Il giudice per l’udienza preliminare di Brescia Cristian Colombo ha rinviato a giudizio il procuratore aggiunto di Milano e responsabile del pool affari internazionali, Fabio De Pasquale, il pm Sergio Spadaro, da poco più di un anno alla Procura europea. Erano accusati di rifiuto d’atto d’ufficio per il presunto mancato deposito, nel 2021, di elementi che la difesa riteneva potenzialmente favorevoli agli imputati nel processo sul caso Eni-Nigeria, poi tutti assolti in primo grado con la formula “perché il fatto non sussiste”. Processo che si è chiuso definitivamente perché la procura generale aveva rinunciato all’appello attaccando i pm. A chiedere il rinvio a giudizio al giudice Cristian Colombo era stata la Procura di Brescia che aveva messo un punto fermo anche all’ultimo filone delle indagini sullo scontro tra pubblici ministeri milanesi la scorsa estate e che ha sullo sullo sfondo le vicende della compagnia petrolifera italiana e l’ex consulente legale esterno Piero Amara, autore delle dichiarazioni ritenute infondate su una loggia massonica. Il dibattimento si aprirà il prossimo 16 marzo.
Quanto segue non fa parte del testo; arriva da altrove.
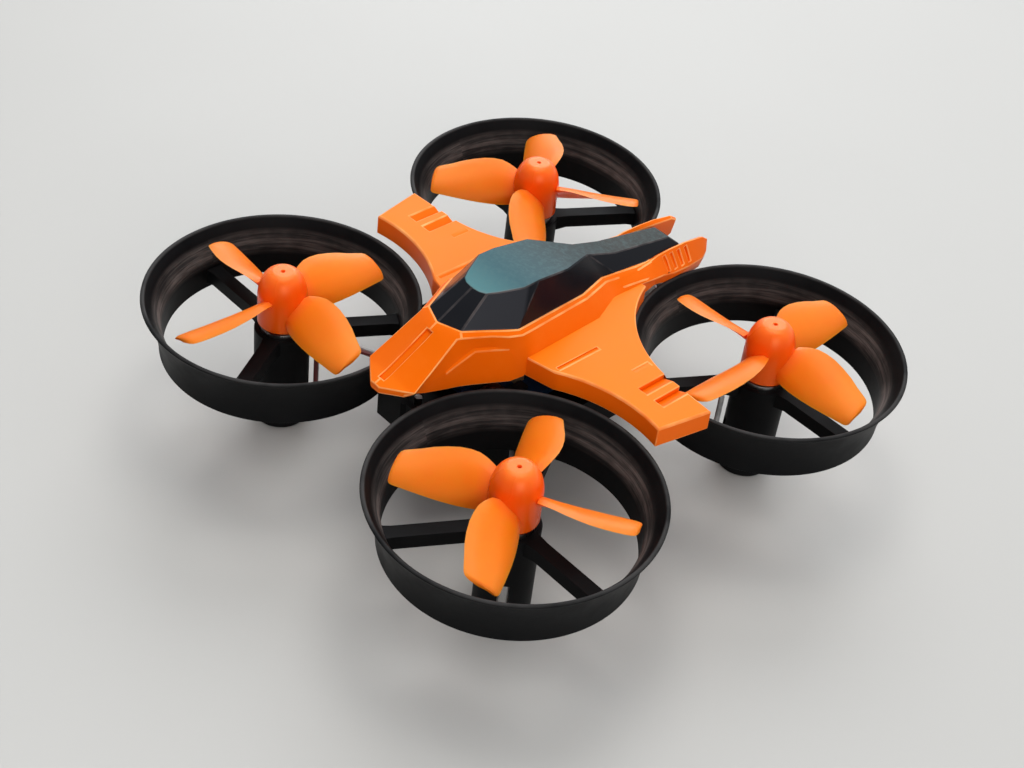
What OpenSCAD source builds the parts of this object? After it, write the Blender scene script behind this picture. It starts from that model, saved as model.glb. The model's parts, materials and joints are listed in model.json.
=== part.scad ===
/* [Frame] */
// Distance between the shafts of neighbouring motors
motor_pitch = 46; // [46:0.25:47]
// Height of the duct lips above the table
lip_z = 20.5; // [20.5:0.1:21]
// Height of a duct ring
duct_h = 8.2; // [8:0.1:8.4]
// Outer radius of a duct ring at its flared lip
lip_r = 18.5; // [18.3:0.05:18.5]
// Outer radius of a duct ring at its foot
throat_r = 16.35; // [16.2:0.05:16.4]
// Wall thickness of a duct ring
duct_wall = 0.6; // [0.5:0.05:0.7]
// Width of the three arms that carry a motor pod
strut_w = 2; // [1.6:0.1:2.2]
// Height of the arms
strut_h = 2; // [1.6:0.1:2.2]

/* [Motors] */
// Diameter of a motor can
motor_d = 6; // [5.8:0.1:6]
// Length of a motor with its end cap
motor_len = 14.7; // [14:0.1:14.7]
// Radius of a motor shaft
shaft_r = 0.4; // [0.35:0.05:0.4]
// Outer radius of a motor pod
pod_r = 3.75; // [3.7:0.05:3.9]

/* [Propellers] */
// Radius swept by the blade tips
prop_r = 15.5; // [14.5:0.1:15.5]
// Radius of the hub
hub_r = 3.4; // [3.4:0.05:3.6]
// Height of the hub
hub_h = 8.1; // [7.6:0.1:8.1]
// Greatest blade width
blade_chord = 7.4; // [6.5:0.1:7.5]
// Blade thickness
blade_t = 0.6; // [0.5:0.05:0.8]

/* [Canopy] */
// Height of the wing tops above the duct lips
wing_top = 2.5; // [2.4:0.05:2.6]
// Wall thickness of the canopy and the cover
shell_t = 0.8; // [0.7:0.05:0.9]
// Radius of the wings' front edges about the front motor shafts
front_arc_r = 19.9; // [19.6:0.1:20.1]
// Radius of the wings' rear edges about the rear motor shafts
rear_arc_r = 18.3; // [18.2:0.05:18.5]

/* [Battery] */
// Width of the battery cell
cell_w = 11.5; // [11:0.1:11.5]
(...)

L’inchiesta era stata chiusa due volte dopo una riapertura per effettuare una perizia sul telefono di Vincenzo Armanna, ex manager Eni valorizzato dalla Procura milanese come ‘grande accusatore’ dei vertici del gruppo, tra cui l’ad Claudio Descalzi (assolto), nel processo nigeriano. I pm bresciani, guidati da Francesco Prete, contestano a De Pasquale e Spadaro di non aver depositato nel dibattimento sull’ipotizzata e non provata corruzione sui diritti di esplorazione del giacimento Opl245 una serie di chat ritrovate nel cellulare di Armanna nelle quali si parlava di 50mila dollari che l’ex manager avrebbe chiesto indietro ad Isaak Eke, il cosiddetto ‘Victor’, citato come teste nel dibattimento per confermare le accuse. Armanna consegnò ai giudici solo parte di quei messaggi, mentre il pm di Milano Paolo Storari (assolto a Brescia dall’accusa di rivelazione di segreto d’ufficio sui verbali di Piero Amara) aveva scovato gli altri Whatsapp nelle indagini sul cosiddetto ‘falso complotto’ e li aveva girati ai vertici della Procura all’epoca di Francesco Greco. Non furono depositate nel processo, stando all’ipotesi della magistratura bresciana, anche altre chat di Armanna, sempre recuperate da Storari, con un altro teste nigeriano Mattew Tonlagha, che sarebbe stato ‘indottrinato’. In più, tra le accuse mosse ai pm milanesi anche il non aver introdotto nel processo presunte false chat, ancora una volta scoperte da Storari, che Armanna avrebbe creato per dare conto di suoi colloqui (falsi) con Descalzi e il capo del personale Eni Claudio Granata. Sul fronte del cellulare dell’ex manager di Eni, una perizia ha accertato la possibilità di “estrapolare dalla copia” del telefono “solo alcuni dati di interesse” senza dover disvelare l’intero contenuto. Infine, un’ultima contestazione: il mancato deposito di un video del luglio 2014 in cui, come ha spiegato il Tribunale milanese nelle motivazioni assolutorie, è registrato un incontro tra Armanna e Amara.